Two things likely only to exercise communications people: first, the spelling and grammatical errors. Small but they exercised the pundits. A much bigger issue is that the Plan, and the accompanying PR, trumpets a new focus on primary care, general practice and treating more people in their communities. Given Mr Hancock’s assertion that “for too long the NHS has seen itself as essentially the National Hospital Service, with primary care and GPs round the side” isn’t it therefore odd that the Prime Minister’s comms team chose to make the announcement from a hospital? A children’s hospital to boot. Bit cynical, no?
Hancock’s dead right though. There’s been a fixation with successive governments, and therefore the mainstream media, that the NHS = hospitals. (And nurses. And waiting times. And Winter crises.) Given that they soak up 90 percent of the £125 billion a year it costs to run the NHS – and, every self-respecting city has at least one or two – perhaps it should come as no surprise that hospitals take up 90 percent of the air time.
But, with so many novel and effective things already going on in general practice – where, in fact, 90 percent of the health-related interactions take place – you’d have hoped for better from NHS England’s communicators. The fact is, the media would get far more diverse and engaging images from a busy, modern general practice. The modern GP surgery has it all. Harried GPs, physician associates, practice nurses, practice staff, in-house pharmacists and many, many more patients than the average ward.
Making a drama out of a crisis
At least the drama people seem to be latching on to the shifting emphasis. A look at the TV schedules reveals more UK-based shows set in general practice than there once were. Following David Brent’s lead, GPs: Behind Closed Doors has started a new, fourth series based in Slough. And, we’ve got Doc Martin and Doctors. But, there’s clearly room for more. I’m thinking of pitching a drama based in a community pharmacy. Open All Hours meets Breaking Bad.
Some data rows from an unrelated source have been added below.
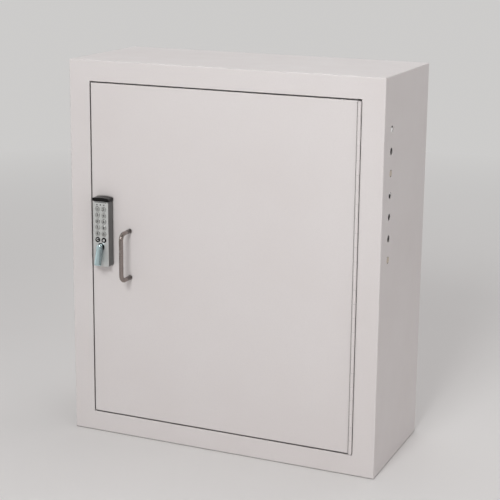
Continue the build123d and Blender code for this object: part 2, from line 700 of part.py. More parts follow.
cell_z = LOCK_SHOULDER + CAP_RISE - CAP_WALL - CELL_HEADROOM - CELL_DIAMETER / 2
cradle_radius = CELL_DIAMETER / 2 + CRADLE_FIT
spindle_bore = SPINDLE / 2 + SPINDLE_CLEARANCE

with BuildPart() as lock_base:
    add(housing_block(LOCK_GASKET, LOCK_BASE).part)
    add(housing_bore(plate_front, LOCK_BASE, LOCK_WALL).part, mode=Mode.SUBTRACT)
    # neck that the cap slides over
    with BuildSketch(standing(LOCK_GASKET + LOCK_WALL)):
        with Locations((LOCK_X, LOCK_SHOULDER + NECK_HEIGHT / 2)):
            Rectangle(neck_width, NECK_HEIGHT)
    extrude(amount=plate_front - LOCK_GASKET - LOCK_WALL)
    # screw bosses and the standoffs that carry the board
    with BuildSketch(standing(plate_front)):
        with Locations(*lock_screw_points):
            Circle(BOSS / 2)
        with Locations((LOCK_X, KEY_LOW_Z + STANDOFF_RISE)):
            with GridLocations(STANDOFF_SPACING, STANDOFF_SPACING, 2, 1):
                Circle(STANDOFF / 2)
    extrude(amount=BOARD_STAND - plate_front)
    # bearing for the spindle
    with BuildSketch(standing(plate_front)):
        with Locations((LOCK_X, KNOB_Z)):
            Circle(BEARING / 2)
    extrude(amount=BEARING_HEIGHT)
    # half ring that the cells drop into
    with BuildSketch(standing(plate_front)):
        with Locations((LOCK_X, cell_z)):
            Circle(cradle_radius + CRADLE_WALL)
            Circle(cradle_radius, mode=Mode.SUBTRACT)
        with Locations((LOCK_X, cell_z - CELL_DIAMETER)):
            Rectangle(2 * CELL_DIAMETER, 2 * CELL_DIAMETER, mode=Mode.INTERSECT)
    extrude(amount=CELL_COUNT * CELL_THICKNESS)
    # bores
    with BuildSketch(standing(LOCK_GASKET)):
        with Locations((LOCK_X, KNOB_Z)):
            Circle(spindle_bore)
    extrude(amount=LOCK_DEPTH, mode=Mode.SUBTRACT)
    with BuildSketch(standing(LOCK_GASKET)):
        with Locations(*lock_screw_points):
            Circle(SCREW_SHANK / 2)
    extrude(amount=SCREW_BITE + SCREW_END_SPACE - LOCK_GASKET, mode=Mode.SUBTRACT)
save(lock_base, "lock_base")

with BuildPart() as lock_face:
    add(housing_block(LOCK_BASE, LOCK_DEPTH, LOCK_EDGE).part)
    add(housing_bore(LOCK_BASE, cover_inside, LOCK_WALL).part, mode=Mode.SUBTRACT)
    # front half of the neck
    with BuildSketch(standing(cover_inside - CAP_WALL)):
        with Locations((LOCK_X, LOCK_SHOULDER)):
            Rectangle(neck_width, 2 * NECK_HEIGHT)
    extrude(amount=CAP_WALL)
    with BuildSketch(standing(cover_inside - CAP_WALL)):
        with Locations(*key_points):
            Circle(KEY_DIAMETER / 2 + KEY_CLEARANCE)
        with Locations(*lens_points):
            Circle(LENS_DIAMETER / 2)
        with Locations((LOCK_X, KNOB_Z)):
            Circle(SPINDLE / 2 + KEY_CLEARANCE)
    extrude(amount=LOCK_WALL + CAP_WALL, mode=Mode.SUBTRACT)
save(lock_face, "lock_face")


# ------------------------------------------------------------------ keypad lock: cap
def cap_block(inset, inner, outer):
    """Arched block of the cap between two distances from the door, drawn in by an inset."""
    half = LOCK_WIDTH / 2 + CAP_OVERHANG - inset
    side = LOCK_SHOULDER + CAP_SIDE - inset
    top = LOCK_SHOULDER + CAP_RISE - inset
    with BuildPart() as block:
        with BuildSketch(standing(inner)):
            with BuildLine():
                Polyline((LOCK_X - half, side), (LOCK_X - half, LOCK_SHOULDER),
                         (LOCK_X + half, LOCK_SHOULDER), (LOCK_X + half, side))
                ThreePointArc((LOCK_X + half, side), (LOCK_X, top), (LOCK_X - half, side))
            make_face()
        extrude(amount=outer - inner)
    return block


with BuildPart() as lock_cap:
    add(cap_block(0, LOCK_GASKET, LOCK_DEPTH + CAP_OVERHANG).part)
    cap_front = lock_cap.faces().sort_by(Axis.Y)[0].edges()
    fillet(cap_front - cap_front.sort_by(Axis.Z)[:1], LOCK_EDGE)
    add(cap_block(CAP_WALL, LOCK_GASKET + CAP_WALL, LOCK_DEPTH + CAP_OVERHANG - CAP_WALL).part,
        mode=Mode.SUBTRACT)
save(lock_cap, "lock_cap")

# ------------------------------------------------------------------ keypad lock: inside
board_low = KEY_LOW_Z - BOARD_BELOW_KEYS
board_high = LENS_Z + BOARD_ABOVE_LENS

with BuildPart() as lock_board:
    with BuildSketch(standing(BOARD_STAND)):
        with Locations((LOCK_X, (board_low + board_high) / 2)):
            Rectangle(BOARD_WIDTH, board_high - board_low)
    extrude(amount=BOARD_THICKNESS)
save(lock_board, "lock_board")

with BuildPart() as lock_cells:
    for index in range(CELL_COUNT):
        with BuildSketch(standing(plate_front + index * (CELL_THICKNESS + CELL_GAP))):
            with Locations((LOCK_X, cell_z)):
                Circle(CELL_DIAMETER / 2)
        extrude(amount=CELL_THICKNESS)
save(lock_cells, "lock_cells")

collar_back = plate_front + BEARING_HEIGHT + COLLAR_GAP
pin_end = KNOB_Z + COLLAR / 2 + SOLENOID_PIN_GAP
solenoid_low = pin_end + SOLENOID_PIN_LENGTH

with BuildPart() as lock_solenoid:
    with BuildSketch(standing(plate_front)):
        with Locations((LOCK_X, solenoid_low + SOLENOID_HEIGHT / 2)):
            Rectangle(SOLENOID_WIDTH, SOLENOID_HEIGHT)
    extrude(amount=SOLENOID_DEPTH)
    fillet(lock_solenoid.edges().filter_by(Axis.Z), SOLENOID_EDGE)
    with BuildSketch(Plane.XY.offset(solenoid_low)):
        with Locations((LOCK_X, FRONT - collar_back - COLLAR_THICKNESS / 2)):
            Circle(SOLENOID_PIN / 2)
    extrude(amount=-SOLENOID_PIN_LENGTH)
save(lock_solenoid, "lock_solenoid")

with BuildPart() as lock_lenses:
    with BuildSketch(standing(cover_inside)):
        with Locations(*lens_points):
            Circle(LENS_DIAMETER / 2)
    extrude(amount=LOCK_WALL + LENS_PROUD)
save(lock_lenses, "lock_lenses")

with BuildPart() as knob_washer:
    with BuildSketch(standing(LOCK_DEPTH)):
        with Locations((LOCK_X, KNOB_Z)):
            Circle(KNOB_WASHER / 2)
            Circle(SPINDLE / 2 + KEY_CLEARANCE, mode=Mode.SUBTRACT)
    extrude(amount=KNOB_GAP - KNOB_WASHER_CLEARANCE)
save(knob_washer, "knob_washer")

# ------------------------------------------------------------------ keys
key_seat = cover_inside - KEY_FLANGE_GAP       # front of the key's flange, behind the cover
board_front = BOARD_STAND + BOARD_THICKNESS
stem_length = key_seat - KEY_FLANGE_THICKNESS - board_front - KEY_TRAVEL - KEY_STEM_CLEARANCE


def key(point):
    """One key: a crowned button, the flange that keeps it in and the stem that closes its switch."""
    with BuildPart() as button:
        with BuildSketch(standing(key_seat)):
            with Locations(point):
                Circle(KEY_DIAMETER / 2)
        extrude(amount=LOCK_DEPTH + KEY_PROUD - key_seat)
        fillet(button.faces().sort_by(Axis.Y)[0].edges(), KEY_EDGE)
        with BuildSketch(standing(key_seat)):
            with Locations(point):
                Circle(KEY_FLANGE / 2)
        extrude(amount=-KEY_FLANGE_THICKNESS)
        with BuildSketch(standing(key_seat - KEY_FLANGE_THICKNESS)):
            with Locations(point):
                Circle(KEY_STEM / 2)
        extrude(amount=-stem_length)
    return button


for index, point in enumerate(key_points):
    save(key(point), f"key_{index + 1}")

# ------------------------------------------------------------------ knob
head_stand = LOCK_DEPTH + KNOB_GAP
head_front = head_stand + KNOB_HEAD_HEIGHT
lever_mid_z = (KNOB_Z + KNOB_TIP_Z) / 2

with BuildPart() as lock_knob:
    # side view: the grip leaves the face below the pivot and sweeps out to the tip
    with BuildSketch(Plane.YZ.offset(LOCK_X - KNOB_TIP_WIDTH)):
        with BuildLine():
            Polyline(
                (FRONT - KNOB_TIP_STAND, KNOB_TIP_Z),
                (FRONT - KNOB_TIP_STAND + KNOB_TIP_THICKNESS, KNOB_TIP_Z),
            )
            ThreePointArc(
                (FRONT - KNOB_TIP_STAND + KNOB_TIP_THICKNESS, KNOB_TIP_Z),
                (FRONT - head_stand - KNOB_FINGER_HOLLOW, lever_mid_z - KNOB_FINGER_HOLLOW),
                (FRONT - head_stand, KNOB_Z - KNOB_HEAD),
            )
            Polyline(
                (FRONT - head_stand, KNOB_Z - KNOB_HEAD),
                (FRONT - head_stand, KNOB_Z + KNOB_HEAD),
                (FRONT - head_front, KNOB_Z + KNOB_HEAD),
            )
            ThreePointArc(
                (FRONT - head_front, KNOB_Z + KNOB_HEAD),
                (FRONT - head_front - KNOB_FRONT_SWELL, lever_mid_z),
                (FRONT - KNOB_TIP_STAND, KNOB_TIP_Z),
            )
        make_face()
    extrude(amount=2 * KNOB_TIP_WIDTH)
    # front view: round over the pivot, a little wider at the tip
    with BuildSketch(standing(LOCK_DEPTH)) as knob_outline:
        with BuildLine():
            Polyline(
                (LOCK_X + KNOB_HEAD, KNOB_Z),
                (LOCK_X + KNOB_TIP_WIDTH / 2, KNOB_TIP_Z),
                (LOCK_X - KNOB_TIP_WIDTH / 2, KNOB_TIP_Z),
                (LOCK_X - KNOB_HEAD, KNOB_Z),
            )
            ThreePointArc((LOCK_X - KNOB_HEAD, KNOB_Z), (LOCK_X, KNOB_Z + KNOB_HEAD),
                          (LOCK_X + KNOB_HEAD, KNOB_Z))
        make_face()
        fillet(knob_outline.vertices().group_by(Axis.Z)[0], KNOB_TIP_CORNER)
    extrude(amount=KNOB_TIP_STAND, mode=Mode.INTERSECT)
    fillet(lock_knob.edges(), KNOB_EDGE)
    with BuildSketch(standing(head_stand)):
        with Locations((LOCK_X, KNOB_Z)):
            Circle(SPINDLE / 2)
    extrude(amount=KNOB_SOCKET, mode=Mode.SUBTRACT)
save(lock_knob, "lock_knob")

# ------------------------------------------------------------------ spindle
cam_front = STOP_BACK + CAM_CLEARANCE
cam_back = cam_front + CAM_THICKNESS

with BuildPart() as lock_spindle:
    with BuildSketch(facing(cam_front)):
        with Locations((LOCK_X, KNOB_Z)):
            Circle(SPINDLE / 2)
    extrude(amount=cam_front - FRONT + head_stand + KNOB_SOCKET)
    with BuildSketch(facing(cam_back)):
        with Locations((LOCK_X, KNOB_Z)):
            Rectangle(SPINDLE_SQUARE, SPINDLE_SQUARE)
    extrude(amount=CAM_THICKNESS)
    # collar with two notches, one for each position that the solenoid's pin can hold
    with BuildSketch(standing(collar_back)):
        with Locations((LOCK_X, KNOB_Z)):
            Circle(COLLAR / 2)
        with Locations((LOCK_X, KNOB_Z + COLLAR / 2), (LOCK_X + COLLAR / 2, KNOB_Z)):
            Rectangle(COLLAR_NOTCH, COLLAR_NOTCH, mode=Mode.SUBTRACT)
    extrude(amount=COLLAR_THICKNESS)
    with BuildSketch(facing(cam_back)):
        with Locations((LOCK_X, KNOB_Z)):
            Circle(SCREW_SHANK / 2)
    extrude(amount=SCREW_BITE, mode=Mode.SUBTRACT)
save(lock_spindle, "lock_spindle")

# ------------------------------------------------------------------ cam
with BuildPart() as lock_cam:
    with BuildSketch(facing(cam_back)):
        with Locations((LOCK_X, KNOB_Z)):
            Circle(CAM_HUB)
        with BuildLine():
            Polyline(
                (LOCK_X - CAM_HUB, KNOB_Z),
                (LOCK_X - CAM_WIDTH / 2, KNOB_Z - CAM_REACH + CAM_WIDTH / 2),
            )
            ThreePointArc(
                (LOCK_X - CAM_WIDTH / 2, KNOB_Z - CAM_REACH + CAM_WIDTH / 2),
                (LOCK_X, KNOB_Z - CAM_REACH),
                (LOCK_X + CAM_WIDTH / 2, KNOB_Z - CAM_REACH + CAM_WIDTH / 2),
            )
            Polyline(
                (LOCK_X + CAM_WIDTH / 2, KNOB_Z - CAM_REACH + CAM_WIDTH / 2),
                (LOCK_X + CAM_HUB, KNOB_Z),
                (LOCK_X - CAM_HUB, KNOB_Z),
            )
        make_face()
        with Locations((LOCK_X, KNOB_Z)):
            Rectangle(SPINDLE_SQUARE, SPINDLE_SQUARE, mode=Mode.SUBTRACT)
    extrude(amount=CAM_THICKNESS)
save(lock_cam, "lock_cam")

with BuildPart() as cam_screw:
    with BuildSketch(facing(cam_back)):
        with Locations((LOCK_X, KNOB_Z)):
            Circle(SCREW_SHANK / 2)
    extrude(amount=SCREW_BITE - SCREW_END_SPACE)
    with BuildSketch(facing(cam_back)):
        with Locations((LOCK_X, KNOB_Z)):
            Circle(CAM_SCREW_HEAD / 2)
    extrude(amount=-SCREW_HEAD_HEIGHT)
    fillet(cam_screw.faces().sort_by(Axis.Y)[-1].edges(), SCREW_HEAD_EDGE)
save(cam_screw, "cam_screw")
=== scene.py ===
"""Looks of the lockable medicine cabinet: finishes, key legends, turned and swept detail, studio and camera.

Metres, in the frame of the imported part: +Z is up, the door faces -Y and +X is the viewer's right.
Lengths of pieces are written in millimetres and turned into metres where a mesh is made.
"""
import json
import math

import bmesh
import bpy
from mathutils import Matrix, Vector


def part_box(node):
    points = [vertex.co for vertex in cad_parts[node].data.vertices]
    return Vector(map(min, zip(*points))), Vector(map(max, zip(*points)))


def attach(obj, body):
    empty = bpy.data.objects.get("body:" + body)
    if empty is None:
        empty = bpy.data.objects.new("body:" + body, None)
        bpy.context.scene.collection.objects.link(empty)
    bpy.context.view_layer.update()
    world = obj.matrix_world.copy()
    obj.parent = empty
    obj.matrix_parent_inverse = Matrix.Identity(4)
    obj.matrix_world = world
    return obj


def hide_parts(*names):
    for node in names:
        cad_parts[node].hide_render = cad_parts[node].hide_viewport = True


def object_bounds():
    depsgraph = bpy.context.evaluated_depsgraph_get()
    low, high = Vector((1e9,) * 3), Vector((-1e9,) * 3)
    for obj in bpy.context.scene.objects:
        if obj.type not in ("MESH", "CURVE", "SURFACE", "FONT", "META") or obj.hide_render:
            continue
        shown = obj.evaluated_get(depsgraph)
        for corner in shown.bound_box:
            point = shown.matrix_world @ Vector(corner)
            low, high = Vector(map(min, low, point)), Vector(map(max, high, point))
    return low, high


MM = 0.001

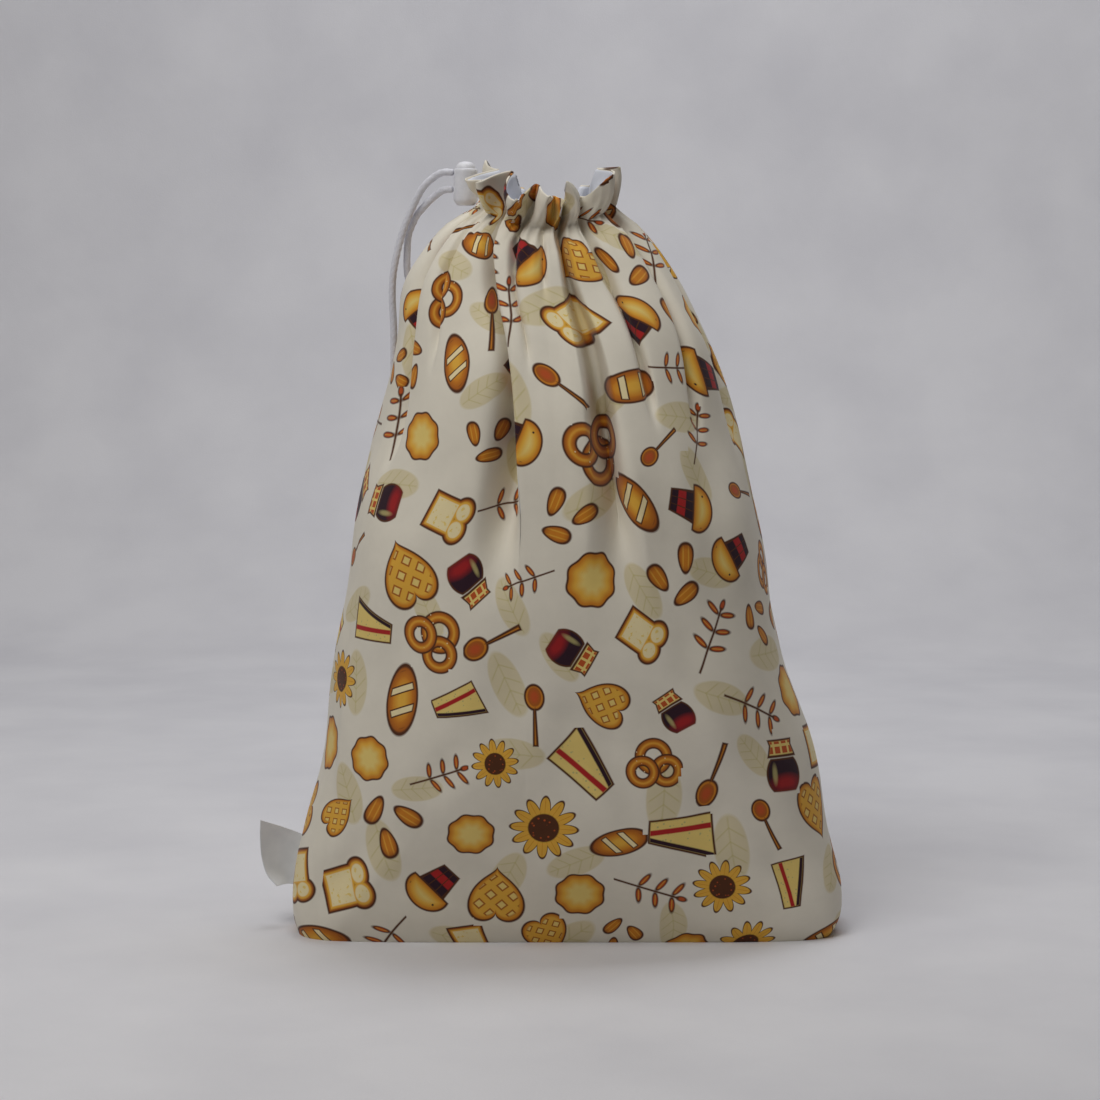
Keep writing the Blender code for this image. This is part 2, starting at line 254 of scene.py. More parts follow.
def noise(tree, at, scale, detail=2.0, roughness=0.5):
    node = tree.nodes.new("ShaderNodeTexNoise")
    node.inputs["Scale"].default_value = scale
    node.inputs["Detail"].default_value = detail
    node.inputs["Roughness"].default_value = roughness
    tree.links.new(at, node.inputs["Vector"])
    return Value(tree, node.outputs["Fac"])


def dots(tree, at, scale):
    """Distance to the nearest of scattered points, in cells."""
    node = tree.nodes.new("ShaderNodeTexVoronoi")
    node.inputs["Scale"].default_value = scale
    tree.links.new(at, node.inputs["Vector"])
    return Value(tree, node.outputs["Distance"])


def shader(tree):
    return tree.nodes["Principled BSDF"]


def new_material(name, base, roughness):
    made = bpy.data.materials.new(name)
    made.use_nodes = True
    surface = shader(made.node_tree)
    surface.inputs["Base Color"].default_value = (*base, 1)
    surface.inputs["Roughness"].default_value = roughness
    made.diffuse_color = (*base, 1)
    return made


def colour(tree, layers, base):
    """Paints the layers, each a cover and a colour, one over the other on the base colour."""
    below = None
    for cover, paint in layers:
        mix = tree.nodes.new("ShaderNodeMix")
        mix.data_type = "RGBA"
        tree.links.new(cover.socket, mix.inputs["Factor"])
        under, over = [s for s in mix.inputs if s.type == "RGBA"]
        if below is None:
            under.default_value = (*base, 1)
        else:
            tree.links.new(below, under)
        over.default_value = (*paint, 1)
        below = [s for s in mix.outputs if s.type == "RGBA"][0]
    tree.links.new(below, shader(tree).inputs["Base Color"])
    return below


def cloudy_material(name, base, shade, roughness, cloud, sheen=0.0):
    """A material that goes from its base to its shade in clouds.

    cloud is the noise's scale and detail, and the two values that the shade grows between. The
    material is given with its tree, its coordinates and the noise.
    """
    scale, detail, low, high = cloud
    made = new_material(name, base, roughness)
    tree = made.node_tree
    at = coordinates(tree)
    value = noise(tree, at, scale, detail)
    colour(tree, [(value.smooth(low, high), shade)], base)
    shader(tree).inputs["Sheen Weight"].default_value = sheen
    return made, tree, at, value


def bump(tree, height, strength, distance):
    node = tree.nodes.new("ShaderNodeBump")
    node.inputs["Strength"].default_value = strength
    node.inputs["Distance"].default_value = distance
    tree.links.new(height.socket, node.inputs["Height"])
    tree.links.new(node.outputs[0], shader(tree).inputs["Normal"])


# The motifs of the print.
# Each motif is drawn in its own square, x and y from -1 to 1, as distances that are negative
# inside a shape. It gives its layers from the lowest up, each a cover and a colour.

LINE = 0.055
# The threads of the cloths, as the radians that a sine wave runs through over a metre.
COTTON_THREADS = 9000.0
LINING_THREADS = 13000.0
SATIN_RIBS = 14000.0


def ellipse(x, y, at, radii):
    """About the distance to an ellipse: its unit length less 1, times the smaller radius."""
    return (length((x - at[0]) / radii[0], (y - at[1]) / radii[1]) - 1.0) * min(radii)


def block(x, y, at, half):
    return (abs(x - at[0]) - half[0]) & (abs(y - at[1]) - half[1])


def turned_by(x, y, degrees):
    c, s = math.cos(math.radians(degrees)), math.sin(math.radians(degrees))
    return x * c + y * s, y * c - x * s


def outlined(shape, fill, edge=UMBER, line=LINE):
    return [(shape.cover(), edge), ((shape + line).cover(), fill)]


def pretzel(x, y):
    """Three ropes of dough, each a ring, laid over each other, with grains of salt."""
    layers = []
    for cx, cy, radius in ((0.0, -0.27, 0.42), (-0.38, 0.2, 0.36), (0.38, 0.2, 0.36)):
        rope = abs(length(x - cx, y - cy) - radius)
        layers += [((rope - 0.17).cover(), UMBER), ((rope - 0.12).cover(), CRUST)]
        layers += [((rope - 0.07).cover(0.08), ORANGE), ((rope - 0.015).cover(0.07), GOLD)]
    salt = dots(x.tree, vector(x, y), 6.0) - 0.13
    return layers + [((salt & (length(x, y) - 0.7)).cover(0.05) * 0.8, CRUMB)]


def toast(x, y):
    """A slice: a block under two wide round shoulders, its crust all round a pale crumb with pores."""
    slice_of = block(x, y, (0, -0.25), (0.56, 0.5)) | ellipse(abs(x), y, (0.26, 0.3), (0.44, 0.34))
    pores = noise(x.tree, vector(x, y), 7.0, 2.0)
    return outlined(slice_of, CRUST) + [
        ((slice_of + 0.1).cover(0.05), GOLD), ((slice_of + 0.16).cover(), CRUMB),
        (pores.smooth(0.58, 0.64) * (slice_of + 0.2).cover(), STRAW),
    ]


def loaf(x, y):
    """A long oval loaf, lighter along its back, with slanting cuts."""
    x, y = turned_by(x, y, 28)
    body = ellipse(x, y, (0, 0), (0.95, 0.46))
    cuts = (x * 0.8 + y * 0.5).wave(2.1)
    return outlined(body, CRUST) + [
        ((body + 0.13).cover(0.14), ORANGE), ((body + 0.27).cover(0.2), GOLD),
        (((cuts - 0.2) & (body + 0.1)).cover(), UMBER), (((cuts - 0.13) & (body + 0.13)).cover(), CRUMB),
    ]


def sprig(x, y):
    """A stem with pairs of leaves that slant upwards."""
    side = abs(x)
    u = side - 0.24
    v = ((y * 2.3).do("FRACT") - 0.5) / 2.3 - side * 0.35 + 0.08
    leaf = ellipse(u, v, (0, 0), (0.23, 0.085)) & block(x, y, (0, 0.2), (0.6, 0.65))
    tip = ellipse(x, y, (0, 0.82), (0.08, 0.15))
    stem = block(x, y, (0, -0.1), (0.028, 0.85))
    vein = (abs(v) - 0.008) & (leaf + 0.04)
    return outlined(leaf | tip, RUST, UMBER, 0.03) + [(vein.cover(), GOLD), (stem.cover(), UMBER)]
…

But, it’s still the busy hospital with its ambulances and helicopters that provide the go-to backdrop for the majority of drama or reality TV shows. Surely, it’s time to wean us off Real Life A&E and give us a bit more GPs: Behind Closed Doors. (Although according to a report this week from the Patients Association, the doors may be closed but the walls in GPs’ surgeries are too thin. People are being forced to whisper to their GP for fear of being overheard by friends or neighbours. Although it’s a mystery as to how anyone can hear a thing above the noise of the aforementioned cast of thousands.)
So, NHS England and Number 10 media advisors and dramatists everywhere, please take note. As the Long Term Plan recognises, there’s more to the NHS than hospitals.